Riassunto della puntata precedente: il solo deficit democratico dell’Ue è, a mio avviso, legato al fatto che mentre i leader si parlano, negoziano e decidono insieme sempre più frequentemente, le opinioni pubbliche (cioè noi) continuano a vivere segregate in compartimenti stagni e quindi ad essere facile preda di verità distorte e accomodate a piacimento. Si aggiunga, ciliegina sulla torta, che di giornalisti in grado di capire e raccontare al di là dei comunicati ufficiali io in giro non ne vedo molti.
Lasciatemi fare un esempio “alla Di Pietro”: una signora fiamminga intervistata per strada ha recentemente dichiarato: “il prosciutto di Parma proprio mi fa schifo; con tutto quel grasso lo trovo disgustoso“. Chiunque abbia vissuto qui abbastanza a lungo sa che non bisogna biasimare la signora: la sua esperienza del prosciutto di Parma, in Belgio, è con tutta probabilità effettivamente tale da giustificare il suo disgusto. E purtroppo per lei (e per il consorzio prosciutto di Parma) non conosce affatto il prosciutto di Parma che conosciamo io e voi. Non è questione di gusti, ma di frontiere (culturali).
Fuor di metafora (e scusate il livello da bar sport), non mi stupisce che molti trovino l’Unione europea repellente come il prosciutto di Parma per la signora: non la conoscono, e quello che è stato loro propinato è effettivamente indigesto.
Come se ne esce (non per il prosciutto, ma per l’Ue)? Io propongo di iniziare con qualche accorgimento facile facile.
Per esempio: prendere la redazione di un giornale più attento degli altri a raccontare la realtà – avete presente “Quello che gli altri non dicono?” – e provare a collaborare con altri giornali per raccontare il punto di vista dei nostri vicini, degli stranieri.
Forte, no? Si può fare anche in austerità, cominciando con l’esplorare le testate degli altri Paesi, magari scrivendo qualche articolo post-vertice a quattro o più mani con giornalisti tedeschi, francesi, inglesi, estoni… ci vorrà qualche traduttore o interprete in più o qualche corso di lingua per i giornalisti più dinamici, ma ha il potenziale di fare breccia nel mondo dell’informazione stagna. Ho visto qualcosa di simile su La Stampa durante le vacanze e, nonostante la pessima traduzione dei tre o quattro pezzi di opinionisti stranieri, era sicuramente la pagina più interessante del giornale.
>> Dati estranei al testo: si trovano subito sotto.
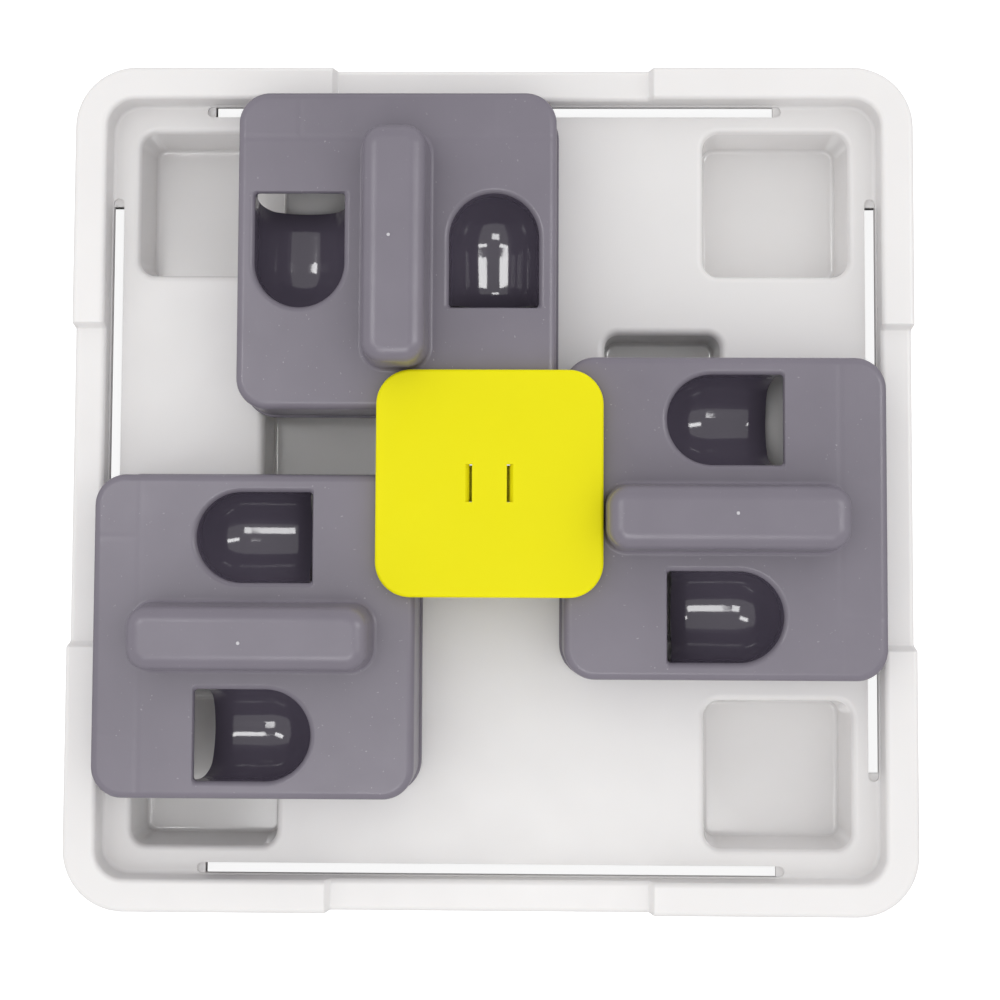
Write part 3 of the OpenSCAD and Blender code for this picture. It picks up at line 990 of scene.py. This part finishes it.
def make_floor():
    """Pale floor that reads as a white background and keeps the object's soft shadow."""
    half = FLOOR_HALF
    mesh = bpy.data.meshes.new("studio_floor")
    corners = [(-half, -half, 0), (half, -half, 0), (half, half, 0), (-half, half, 0)]
    mesh.from_pydata(corners, [], [(0, 1, 2, 3)])
    floor = bpy.data.objects.new("studio_floor", mesh)
    bpy.context.scene.collection.objects.link(floor)
    made = Nodes("floor_paper")
    shader = made.shader
    made.join(made.blend(made.noise(8), (0.30, 0.30, 0.30), (0.33, 0.33, 0.33)), shader.inputs["Base Color"])
    shader.inputs["Roughness"].default_value = 0.9
    shader.inputs["Specular IOR Level"].default_value = 0.1
    glow = made.add("ShaderNodeEmission", Color=(1, 1, 1, 1), Strength=FLOOR_GLOW)
    both = made.add("ShaderNodeAddShader")
    rays = made.add("ShaderNodeLightPath")
    pick = made.add("ShaderNodeMixShader")
    made.join(shader.outputs["BSDF"], both.inputs[0])
    made.join(glow.outputs["Emission"], both.inputs[1])
    made.join(rays.outputs["Is Camera Ray"], pick.inputs["Fac"])
    made.join(shader.outputs["BSDF"], pick.inputs[1])
    made.join(both.outputs["Shader"], pick.inputs[2])
    made.join(pick.outputs["Shader"], made.output.inputs["Surface"])
    mesh.materials.append(made.material)
    floor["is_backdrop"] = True


def make_glint(name, aim, distance, size, radiance):
    """Soft box in the direction aim that shows only in gloss and adds no diffuse light."""
    data = bpy.data.lights.new(name, "AREA")
    data.shape = "RECTANGLE"
    data.size, data.size_y = size
    data.energy = radiance * math.pi * data.size * data.size_y
    light = bpy.data.objects.new(name, data)
    bpy.context.scene.collection.objects.link(light)
    way = Vector(aim).normalized()
    light.location = way * distance
    light.rotation_euler = way.to_track_quat("Z", "Y").to_euler()
    light.visible_camera = False
    light.visible_diffuse = False


def make_world():
    """Light tent, brightest at the horizon, with white behind the object."""
    world = bpy.data.worlds.new("studio")
    bpy.context.scene.world = world
    world.use_nodes = True
    nodes = world.node_tree.nodes
    links = world.node_tree.links
    soft = nodes["Background"]
    soft.inputs["Color"].default_value = (1, 1, 1, 1)
    place = nodes.new("ShaderNodeTexCoord")
    split = nodes.new("ShaderNodeSeparateXYZ")
    fade = nodes.new("ShaderNodeMapRange")
    span = {"From Min": 0.0, "From Max": TENT_FADE, "To Min": TENT_SIDES, "To Max": TENT_TOP}
    for key, number in span.items():
        fade.inputs[key].default_value = number
    links.new(place.outputs["Generated"], split.inputs["Vector"])
    links.new(split.outputs["Z"], fade.inputs["Value"])
    links.new(fade.outputs["Result"], soft.inputs["Strength"])
    clear = nodes.new("ShaderNodeBackground")
    clear.inputs["Strength"].default_value = 1.0
    rays = nodes.new("ShaderNodeLightPath")
    pick = nodes.new("ShaderNodeMixShader")
    links.new(rays.outputs["Is Camera Ray"], pick.inputs["Fac"])
    links.new(soft.outputs["Background"], pick.inputs[1])
    links.new(clear.outputs["Background"], pick.inputs[2])
    links.new(pick.outputs["Shader"], nodes["World Output"].inputs["Surface"])


def make_camera():
    """Near-overhead camera, at the place and turn that fit the photograph's perspective."""
    data = bpy.data.cameras.new("camera")
    data.sensor_width = 36.0
    data.lens = CAMERA_FOCAL_PIXELS / FRAME_PIXELS * data.sensor_width
    data.shift_y = CAMERA_SHIFT_Y
    data.clip_start = 0.01
    camera = bpy.data.objects.new("camera", data)
    bpy.context.scene.collection.objects.link(camera)
    turn_x, turn_y, turn_z = CAMERA_TURN
    turn = Matrix.Rotation(turn_z, 4, "Z") @ Matrix.Rotation(turn_y, 4, "Y") @ Matrix.Rotation(turn_x, 4, "X")
    camera.matrix_world = Matrix.Translation(Vector(CAMERA_PLACE) * MM) @ turn
    bpy.context.scene.camera = camera


make_floor()
make_world()
for name, setting in GLINTS.items():
    make_glint(name, *setting)
make_camera()
bpy.context.scene.view_settings.view_transform = "Standard"

bpy.context.view_layer.update()
visual_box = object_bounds()
boxes = {"cad": cad_box, "visual": visual_box}
{key: [list(corner) for corner in box] for key, box in boxes.items()}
Da qui in poi the sky is the limit e ho un sogno: accendere la televisione l’estate prossima e al posto – beh, non esageriamo, diciamo oltre alle porcherie che vedo quest’estate, vedere opinionisti stranieri spiegare cosa pensano le loro opinioni pubbliche di noi, delle decisioni prese, e perché. E poi vedere la stessa cosa fatta al contrario: nostri giornalisti e intellettuali andare ospiti di trasmissioni e giornali esteri a spiegare il nostro punto di vista e rompere il muro dell’omertà che permette ai nostri leader di fare una cosa e annunciarne un’altra.
Forse questa è l’Unione politica che ci vorrebbe. È sicuramente quella che io vorrei.
Per cominciare bisognerebbe che il Fatto sentisse la voce di suoi lettori chiedere l’inizio di questo esperimento. Vi chiedo dunque di fare sentire la vostra voce, a favore o contro. È estate, e farò del mio meglio per partecipare al dibattito.
Grazie.
Disclaimer: Come riportato nella bio, il contenuto di questo e degli altri articoli del mio blog è frutto di opinioni personali e non impegna in alcun modo la Commissione europea.